Prime Minister Benjamin Netanyahu and his government have accused the UN of being anti-Israel and have been highly critical of UN humanitarian operations in Gaza. Israel has also accused some workers for the UN’s Palestinian refugee aid organization of participating in Hamas’s October 7 atrocities while naming over 100 employees it says are members of Hamas or other terror groups.

Facing protests at home and increasing urgency from allies, Netanyahu has pushed back against pressure for a ceasefire deal and declared that “nobody should preach to me.”

Looking beyond a ceasefire, Guterres stressed that a two-state solution to the decades-old Israeli-Palestinian conflict is not only viable, “it’s the only solution.”

Tents of displaced Palestinians near the beach west of Deir al-Balah, in the central Gaza Strip, on September 6, 2024 (Ali Hassan/Flash90)

The United States and others support Palestinian statehood, but Netanyahu, who is leading the most conservative government in Israel’s history, has opposed calls for a two-state solution.

Guterres asked rhetorically whether the alternative is viable.

“It means that you have 5 million Palestinians living there without any rights in a state,” he said. “Is it possible?
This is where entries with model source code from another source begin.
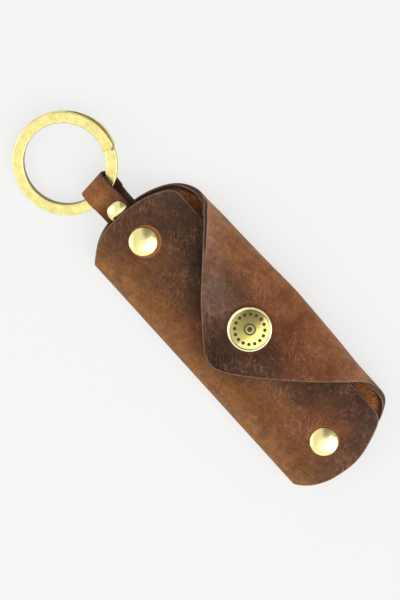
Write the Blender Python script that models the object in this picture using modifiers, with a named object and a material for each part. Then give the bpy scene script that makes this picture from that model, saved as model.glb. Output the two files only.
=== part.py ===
"""Leather key organiser: one wrap of leather folded round two barrel screws and closed by a snap flap.

Frame: the origin is on the middle of the back panel's outer face, which lies flat at z = 0.
+X runs along the case away from the key ring, +Y points to the side that the flap opens to,
and +Z rises through the front panel to the snap cap. Units are metres.
"""
import math

import bmesh
import bpy
from mathutils import Matrix, Vector

MM = 0.001
NAME = "key_organiser"

# Leather wrap: back panel, closed fold, front panel, then the curl and the closing flap
LEATHER = 1.8 * MM
BAY_HEIGHT = 6.0 * MM
END_ARC_RADIUS = 36.0 * MM
END_ARC_CENTRE = 20.2 * MM
FOLD_RADIUS = LEATHER + BAY_HEIGHT / 2
FOLD_Y = -12.6 * MM
FOLD_CORNER_EASE = 2.6 * MM
FOLD_EASE_START = 5.0 * MM
FRONT_EDGE_Y = 19.4 * MM
FRONT_CORNER = 2.6 * MM
CURL_RADIUS = 6.9 * MM
CURL_Y = 18.8 * MM
NEUTRAL_RADIUS = CURL_RADIUS - LEATHER / 2
FLAP_TIP_Y = -10.6 * MM
FLAP_TIP_RADIUS = 5.5 * MM
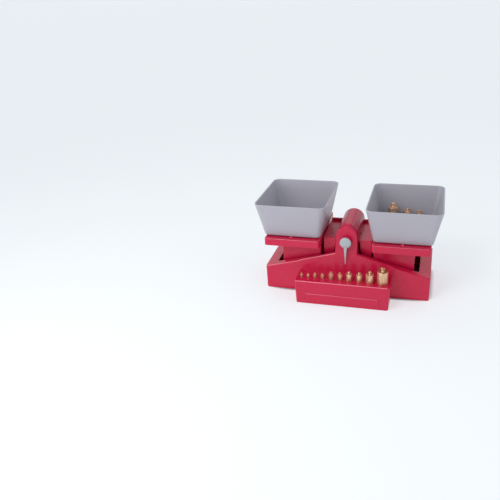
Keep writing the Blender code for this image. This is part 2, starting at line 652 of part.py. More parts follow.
def stay():
    """The bent bar below the beam that keeps both carriers upright, round its three pivots."""
    half_bar = STAY_BAR_HEIGHT / 2
    bend = [(-ARM_REACH, STAY_END_HEIGHT - half_bar), (0.0, STAY_PIVOT_HEIGHT - half_bar),
            (ARM_REACH, STAY_END_HEIGHT - half_bar), (ARM_REACH, STAY_END_HEIGHT + half_bar),
            (0.0, STAY_PIVOT_HEIGHT + half_bar), (-ARM_REACH, STAY_END_HEIGHT + half_bar)]
    piece = solid("stay", prism(bend, -STAY_THICKNESS / 2, STAY_THICKNESS / 2))
    half_boss = STAY_THICKNESS / 2 + BEAM_WALL
    join(piece, rod(STAY_BOSS_RADIUS, -half_boss, half_boss, 0.0, STAY_PIVOT_HEIGHT))
    for side in (-1, 1):
        join(piece, rod(STAY_BOSS_RADIUS, -HALF_SPINE, HALF_SPINE, side * ARM_REACH, STAY_END_HEIGHT))
    for x, height in ((0.0, STAY_PIVOT_HEIGHT), (-ARM_REACH, STAY_END_HEIGHT), (ARM_REACH, STAY_END_HEIGHT)):
        cut(piece, rod(PIN_RADIUS + RUNNING_GAP, -HALF_SPINE - OVERRUN, HALF_SPINE + OVERRUN, x, height,
                       ROUND_STEPS // 2))
    return piece


# Pans and weights

def pan(name, side):
    """A tapered tray with a thin wall, lofted up its outside, over its rim and down its inside."""
    floor_x = PAN_FLOOR_LENGTH / 2
    floor_y = PAN_FLOOR_DEPTH / 2
    flare_x = (PAN_RIM_LENGTH / 2 - floor_x) / PAN_HEIGHT
    flare_y = (PAN_RIM_DEPTH / 2 - floor_y) / PAN_HEIGHT
    flare_r = (PAN_RIM_RADIUS - PAN_FLOOR_RADIUS) / PAN_HEIGHT

    def ring(height, inset, radius_cut=0.0):
        rise = height - PAN_BOTTOM
        half_x = floor_x + flare_x * rise - inset
        half_y = floor_y + flare_y * rise - inset
        radius = PAN_FLOOR_RADIUS + flare_r * rise - min(inset, PAN_WALL) - radius_cut
        x = side * ARM_REACH
        return [(px, py, height) for px, py in rectangle(x - half_x, x + half_x, -half_y, half_y, radius)]

    rim = PAN_BOTTOM + PAN_HEIGHT
    recess = PAD_MARGIN - SEAT_GAP * 2
    lip = PAN_WALL / 4
    rings = [ring(PAN_RECESS, recess), ring(PAN_BOTTOM, recess), ring(PAN_BOTTOM, EDGE_RADIUS / 2),
             ring(PAN_BOTTOM + EDGE_RADIUS / 2, 0.0), ring(rim - lip, 0.0), ring(rim, lip),
             ring(rim, PAN_WALL - lip), ring(rim - lip, PAN_WALL),
             ring(PAN_FLOOR_TOP + EDGE_RADIUS, PAN_WALL), ring(PAN_FLOOR_TOP, PAN_WALL + EDGE_RADIUS * 0.8)]
    return solid(name, loft(rings))


def weight(name, grams, x, y, foot):
    """A round brass weight with a small knob, tall enough for its volume to give its mass."""
    radius = half_size(grams)
    knob = WEIGHT_SIZES[grams][1] / 2
    neck = knob * NECK_WIDTH_SHARE
    knob_height = knob * 2 * KNOB_SHARE
    neck_height = knob * 2 * NECK_SHARE
    knob_volume = math.pi * (knob ** 2 * knob_height * KNOB_FILL + neck ** 2 * neck_height)
    body = (grams / 1000 / WEIGHT_DENSITY - knob_volume) / (math.pi * radius ** 2)
    edge = radius * BODY_EDGE_SHARE
    shoulder = foot + body
    profile = [(radius - edge, foot), (radius, foot + edge),
               (radius, shoulder - edge), (radius - edge, shoulder),
               (neck * NECK_FLARE, shoulder + edge / 2), (neck, shoulder + neck_height / 2)]
    profile += [(knob * across, shoulder + neck_height + knob_height * up) for across, up in KNOB_OUTLINE]
    return solid(name, turned(profile, x, y, WEIGHT_STEPS))


def build():
    """Make every piece, place it on its joint's empty and give it its finish."""
    red = material("red_gloss", (0.55, 0.022, 0.055), 0.22, coat=0.5)
    red_inner = material("red_satin", (0.42, 0.02, 0.045), 0.4)
    grey = material("pan_grey", (0.45, 0.44, 0.50), 0.38)
    light = material("pointer_grey", (0.62, 0.63, 0.66), 0.3)
    brass = material("weight_brass", (0.75, 0.55, 0.30), 0.25, 1.0)
    steel = material("pin_steel", (0.55, 0.55, 0.56), 0.35, 1.0)
    bush = material("bush_grey", (0.12, 0.12, 0.13), 0.5)

    ground = axis_empty("scale_frame", None, (0.0, 0.0, 0.0))
    finish_piece(base_housing(), ground, red)
    finish_piece(bearing("front_bearing", -PYLON_BACK - BASE_WALL, -PYLON_BACK), ground, bush)
    half_post = POST_THICKNESS / 2
    finish_piece(bearing("rear_bearing", POST_PLACE - half_post, POST_PLACE + half_post), ground, bush)
    finish_piece(pin("stay_pin", 0.0, STAY_PIVOT_HEIGHT, LUG_OUT + SEAT_GAP), ground, steel)

    beam_axis = axis_empty("beam_axis", ground, (0.0, 0.0, PIVOT_HEIGHT))
    finish_piece(beam(), beam_axis, red)
    finish_piece(pivot_axle(), beam_axis, steel)
    finish_piece(pointer(), beam_axis, light)
    stay_axis = axis_empty("stay_axis", ground, (0.0, 0.0, STAY_PIVOT_HEIGHT))
    finish_piece(stay(), stay_axis, red_inner)

    for word, side in (("left", -1), ("right", 1)):
        x = side * ARM_REACH
        swing = axis_empty(word + "_carrier_axis", beam_axis, (x, 0.0, CARRIER_PIVOT_HEIGHT))
        finish_piece(carrier(word + "_carrier", side), swing, red)
        finish_piece(pin(word + "_upper_pin", x, CARRIER_PIVOT_HEIGHT, RIB_OUTER + SEAT_GAP), swing, steel)
        finish_piece(pin(word + "_lower_pin", x, STAY_END_HEIGHT, RIB_OUTER + SEAT_GAP), swing, steel)
        lift = axis_empty(word + "_pan_axis", swing, (x, 0.0, PAN_BOTTOM))
        finish_piece(pan(word + "_pan", side), lift, grey)

    for grams, letter, share in RACK_ROW:
        x = share * RACK_LENGTH / 2
        name = "weight_%dg" % grams + ("_" + letter if letter else "")
        spot = axis_empty(name + "_axis", ground, (x, RACK_ROW_Y, SOCKET_FLOOR))
        finish_piece(weight(name, grams, x, RACK_ROW_Y, SOCKET_FLOOR + SEAT_GAP), spot, brass)
    for grams, along, across in PAN_ROW:
        x = ARM_REACH + along * (PAN_FLOOR_LENGTH / 2 - PAN_WALL)
        y = across * (PAN_FLOOR_DEPTH / 2 - PAN_WALL - EDGE_RADIUS)
        spot = axis_empty("pan_weight_%dg_axis" % grams, lift, (x, y, PAN_FLOOR_TOP))
        finish_piece(weight("pan_weight_%dg" % grams, grams, x, y, PAN_FLOOR_TOP + SEAT_GAP), spot, brass)


for leftover in list(bpy.data.objects):
    bpy.data.objects.remove(leftover)
build()
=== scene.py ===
# %% [markdown]
# A balance scale with two lift-off pans, in Blender 4.5.
# The mechanism comes in as a fixed frame: every CAD piece at its real size and place.
# This lesson dresses it: fine surfaces for the pieces that show most, a procedural finish for all,
# a pale studio, soft light and a camera fitted to the photograph.
# Lengths are metres. X runs along the scale, Y goes back from the rack, and Z is up.

# %% Load the frame
import json
import math

import bmesh
import bpy
import numpy as np
from mathutils import Matrix, Vector


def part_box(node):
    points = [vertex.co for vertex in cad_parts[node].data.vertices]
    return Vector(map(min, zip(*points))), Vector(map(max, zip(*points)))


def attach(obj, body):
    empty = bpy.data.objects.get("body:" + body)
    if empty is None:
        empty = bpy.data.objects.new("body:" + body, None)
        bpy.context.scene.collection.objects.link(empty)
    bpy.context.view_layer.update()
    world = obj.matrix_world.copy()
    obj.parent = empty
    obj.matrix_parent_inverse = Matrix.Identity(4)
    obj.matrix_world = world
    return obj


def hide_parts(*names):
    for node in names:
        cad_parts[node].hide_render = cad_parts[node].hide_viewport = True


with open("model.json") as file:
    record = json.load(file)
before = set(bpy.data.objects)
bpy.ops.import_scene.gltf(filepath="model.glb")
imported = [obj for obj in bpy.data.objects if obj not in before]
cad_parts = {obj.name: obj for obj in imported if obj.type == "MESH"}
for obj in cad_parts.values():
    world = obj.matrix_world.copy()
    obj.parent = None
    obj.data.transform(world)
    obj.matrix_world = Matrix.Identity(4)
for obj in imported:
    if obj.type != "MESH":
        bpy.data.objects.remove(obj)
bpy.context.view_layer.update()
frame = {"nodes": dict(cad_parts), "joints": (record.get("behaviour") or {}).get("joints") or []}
joints = {joint["name"]: joint for joint in frame["joints"]}
MIDDLE_Y = joints["beam_tilt"]["pos_m"][1]

# %% [markdown]
# The camera. A pinhole camera was fitted to corners of the scale that can be read in the photograph.
# A lens in Blender is a focal length over a sensor width, and a principal point that isn't in the middle
# of the picture is a lens shift. The turn is built from the view direction, so that the roll stays exact.

# %% Camera at the photograph's place
FRAME_PIXELS = 500
FOCAL_PIXELS = 537.67
CENTRE_PIXEL = (298.53, 260.94)
AZIMUTH = math.radians(15.17)
ELEVATION = math.radians(27.66)
ROLL = math.radians(-2.57)
TARGET = Vector((-0.10256, MIDDLE_Y, 0.0255))
DISTANCE = 1.0464
SENSOR = 36.0

backward = Vector((math.sin(AZIMUTH) * math.cos(ELEVATION), -math.cos(AZIMUTH) * math.cos(ELEVATION),
                   math.sin(ELEVATION)))
level_right = (-backward).cross(Vector((0, 0, 1))).normalized()
level_up = level_right.cross(-backward)
right = math.cos(ROLL) * level_right + math.sin(ROLL) * level_up
up = math.cos(ROLL) * level_up - math.sin(ROLL) * level_right
lens = bpy.data.cameras.new("camera")
lens.sensor_width = SENSOR
lens.lens = SENSOR * FOCAL_PIXELS / FRAME_PIXELS
lens.shift_x = (FRAME_PIXELS / 2 - CENTRE_PIXEL[0]) / FRAME_PIXELS
lens.shift_y = (CENTRE_PIXEL[1] - FRAME_PIXELS / 2) / FRAME_PIXELS
lens.clip_start = 0.05
camera = bpy.data.objects.new("camera", lens)
turn = Matrix((right, up, backward)).transposed().to_4x4()
camera.matrix_world = Matrix.Translation(TARGET + backward * DISTANCE) @ turn
bpy.context.scene.collection.objects.link(camera)
bpy.context.scene.camera = camera
print("camera at", tuple(round(value, 3) for value in camera.location), "lens", round(lens.lens, 2))

# %% [markdown]
# Finishes are node trees. Writing them node by node is long, so a small class wraps an output socket and
# lets Python's own operators add the Math nodes: 1 - mask and mask * 0.2 read as they would on paper.

# %% Shader helpers
COLOUR_A = 6
COLOUR_B = 7
COLOUR_RESULT = 2
# Limits of the painted highlight on red edges: how far up and forward a round faces, not to the right, and below a
# height.
ROUND_FROM = 0.52
ROUND_TO = 0.985
FORWARD_FROM = 0.2
ASIDE_TO = 0.1
EDGE_TOP = 0.122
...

Can we accept an idea similar to what we had in South Africa in the past?”

He was referring to South Africa’s apartheid system from 1948 until the early 1990s, when its minority white population marginalized and segregated people of color, especially Black people.

“I do not think you can have two peoples living together if they are not in a basis of equality, and if they are not in a basis of respect — mutual respect of their rights,” Guterres said. “So the two-state solution is, in my opinion, a must if we want to have peace in the Middle East.”

Israel rejects any allegation of apartheid, saying its own Arab citizens enjoy equal rights. Israel also notes that it granted limited autonomy to the Palestinian Authority at the height of the peace process in the 1990s and withdrew all its soldiers and settlers from Gaza in 2005. The PA then took over the territory but Hamas seized control of Gaza in 2007 during a violent coup and has been the de facto regime in the coastal enclave ever since.